Collaboration for Student EF Skills

In my early career as a school educator, I would always welcome visitors from the greater Los Angeles community, as I was eager to connect and collaborate with professionals to hear about their shared experiences, exchange knowledge, and be inspired as we connected over our experiences. I knew that I could only do my best work in supporting students with continued professional development and, more than that, really diving into learning from educational stakeholders and parent partnerships. 

With the post-pandemic recovery in Los Angeles, it has been a slow road back to anything but finding normalcy again in school. Yet, the time arrived this month when I was able to host a school learning specialist from a neighboring independent school to visit and collaborate with me one-on-one. It resembled the ‘olden days in education’ as I greeted her in the parking lot and embraced her with the biggest hug as we met in person for the first time. 

Ms. Kerry McGrath, the most cheerful and dedicated middle school learning specialist at Westside Neighborhood School, who sought to connect with me to learn about the student programs that I had created for the school as the 6th–12th grade learning specialist. These programs supported peer mentorship, especially the power for females and those in STEM or business, and more recently, concrete executive functioning skills for today’s modern learner. The “CEO” of the brain, the purpose of executive functioning, is to operate and make decisions, shift, flex, plan, remember and do. These steps together are what may impact working memory, cognitive flexibility, emotional dysregulation, and expected outcomes for the student, their teachers, and their parents. The research is clear that these skills are effective for all students, those with a learning profile and those without learning differences, as we learn how to manage our modern world. Over the last two years, during the lockdown, I piloted a school program to create space where we could attempt to scaffold support for middle school students using the evidence-based research from SMARTS-EF curriculum, a program designed to target executive functioning skills by understanding metacognition for accessible learning strategies. This is why and how the vision of My Tool Box for Success was created, and I will explain it in my first book as I begin writing this summer. Simply, students are eager to find systems that work for them, and one awe ha moment for students is when we can break down the processes into a visual illustration or create acronyms for practical tools.  One of my favorite exercises from the program was to complete an activity that highlighted using “CANDO goals” to create clear, accountable, numerical, doable, and be aware of obstacles as one moves into authentic action when mapping out their goals. This is a simple concept that I have used to explain to parents for years; the ABCs of EF skills are (1) planning, (2) remembering, and (3) completing a task to fulfill student learning outcomes. Often, parents acknowledge that they have had EF challenges in their own experiences, too. When I share the program with them, it all comes together and makes more sense for the whole family as to why many skills are required to accomplish and complete one task (i.e., the goal). 

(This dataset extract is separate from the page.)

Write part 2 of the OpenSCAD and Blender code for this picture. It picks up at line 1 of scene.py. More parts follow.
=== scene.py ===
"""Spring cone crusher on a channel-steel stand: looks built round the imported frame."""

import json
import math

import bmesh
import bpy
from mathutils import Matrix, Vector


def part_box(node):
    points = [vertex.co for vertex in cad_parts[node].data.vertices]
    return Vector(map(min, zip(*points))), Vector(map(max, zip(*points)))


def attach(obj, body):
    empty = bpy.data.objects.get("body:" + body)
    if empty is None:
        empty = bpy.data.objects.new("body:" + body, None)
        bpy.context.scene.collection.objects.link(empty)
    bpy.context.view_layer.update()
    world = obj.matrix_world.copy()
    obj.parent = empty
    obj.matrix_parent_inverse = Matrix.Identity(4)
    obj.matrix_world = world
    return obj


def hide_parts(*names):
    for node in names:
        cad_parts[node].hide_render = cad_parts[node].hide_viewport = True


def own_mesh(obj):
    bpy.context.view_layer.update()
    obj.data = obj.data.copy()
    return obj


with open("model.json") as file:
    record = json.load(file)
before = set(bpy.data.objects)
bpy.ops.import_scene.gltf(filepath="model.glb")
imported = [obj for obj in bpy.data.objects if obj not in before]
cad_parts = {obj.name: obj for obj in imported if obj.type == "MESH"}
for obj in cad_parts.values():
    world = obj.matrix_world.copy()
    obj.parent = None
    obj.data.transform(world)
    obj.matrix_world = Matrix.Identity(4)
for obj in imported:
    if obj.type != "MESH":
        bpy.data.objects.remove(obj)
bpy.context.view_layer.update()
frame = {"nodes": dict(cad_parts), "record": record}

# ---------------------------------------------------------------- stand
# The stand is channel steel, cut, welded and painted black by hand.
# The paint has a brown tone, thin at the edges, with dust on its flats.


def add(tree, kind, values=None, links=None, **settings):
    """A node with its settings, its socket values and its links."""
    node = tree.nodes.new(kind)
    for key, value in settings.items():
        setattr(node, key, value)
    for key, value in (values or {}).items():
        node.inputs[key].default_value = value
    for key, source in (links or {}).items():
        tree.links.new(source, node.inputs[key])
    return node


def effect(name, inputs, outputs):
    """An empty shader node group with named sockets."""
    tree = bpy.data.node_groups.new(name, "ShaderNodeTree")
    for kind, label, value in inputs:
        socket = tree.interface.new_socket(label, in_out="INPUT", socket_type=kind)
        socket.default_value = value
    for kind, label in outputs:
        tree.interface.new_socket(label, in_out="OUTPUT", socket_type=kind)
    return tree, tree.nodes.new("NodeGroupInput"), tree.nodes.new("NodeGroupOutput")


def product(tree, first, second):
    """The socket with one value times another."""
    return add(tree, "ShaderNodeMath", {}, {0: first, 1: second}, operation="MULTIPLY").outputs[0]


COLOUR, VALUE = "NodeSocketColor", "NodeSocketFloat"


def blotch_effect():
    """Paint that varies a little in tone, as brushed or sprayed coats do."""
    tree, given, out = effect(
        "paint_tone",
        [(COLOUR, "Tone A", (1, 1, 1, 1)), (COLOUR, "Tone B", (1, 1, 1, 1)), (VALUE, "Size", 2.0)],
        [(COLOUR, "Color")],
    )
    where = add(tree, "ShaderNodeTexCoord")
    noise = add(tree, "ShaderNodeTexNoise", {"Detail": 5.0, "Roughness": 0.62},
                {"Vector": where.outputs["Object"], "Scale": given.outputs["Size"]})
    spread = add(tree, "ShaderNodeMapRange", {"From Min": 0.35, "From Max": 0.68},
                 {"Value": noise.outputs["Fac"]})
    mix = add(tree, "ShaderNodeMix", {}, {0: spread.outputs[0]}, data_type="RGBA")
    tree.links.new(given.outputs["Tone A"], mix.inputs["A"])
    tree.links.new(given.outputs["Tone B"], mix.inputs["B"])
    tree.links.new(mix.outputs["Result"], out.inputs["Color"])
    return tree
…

Our passion for advocating, educating, and supporting our students, teachers, and parents brought our energy together to focus on what our learning communities need from us. We had plans for lunch, but there was no time for eating as we began to exchange ideas, educational concepts, and modern-day strategies for diverse middle school students in a modern digital era. 

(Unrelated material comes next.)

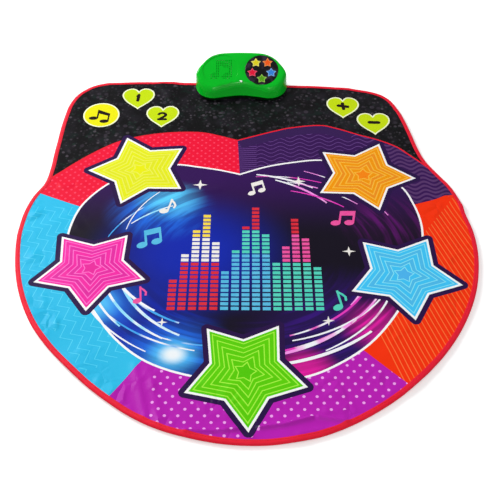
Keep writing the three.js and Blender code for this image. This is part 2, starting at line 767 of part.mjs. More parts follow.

Our conversations were contagious; we discussed what the student needs in their current learning environment, what teachers might need to provide access for all learners, and how we can use new concepts to illustrate learning accommodations in school and support, especially for neurodiverse learners. As we took notes, we laughed, asked challenging questions, and found ourselves in a “think-tank mindset” that felt like graduate school again, with ideas leading to solutions. 

Everyone today has an agenda, the school or college, us parents, and the student, but an individual’s growth and trajectory toward learning does not have an agenda item. Thinking about our students and what skills they need to develop and practice before they leave for college begins in middle school. The foundational skills require creativity and thoughtfulness in our approach. We quickly forget that learning does not happen organically in this way. I was grateful for Ms. McGrath’s visit as she gave me a gift that day, reminding me of the power of mentorship and connection, working towards a vision that when we come together, learning and creating to bring value to others’ lives is the cornerstone of what we do as educational thought leaders and teachers.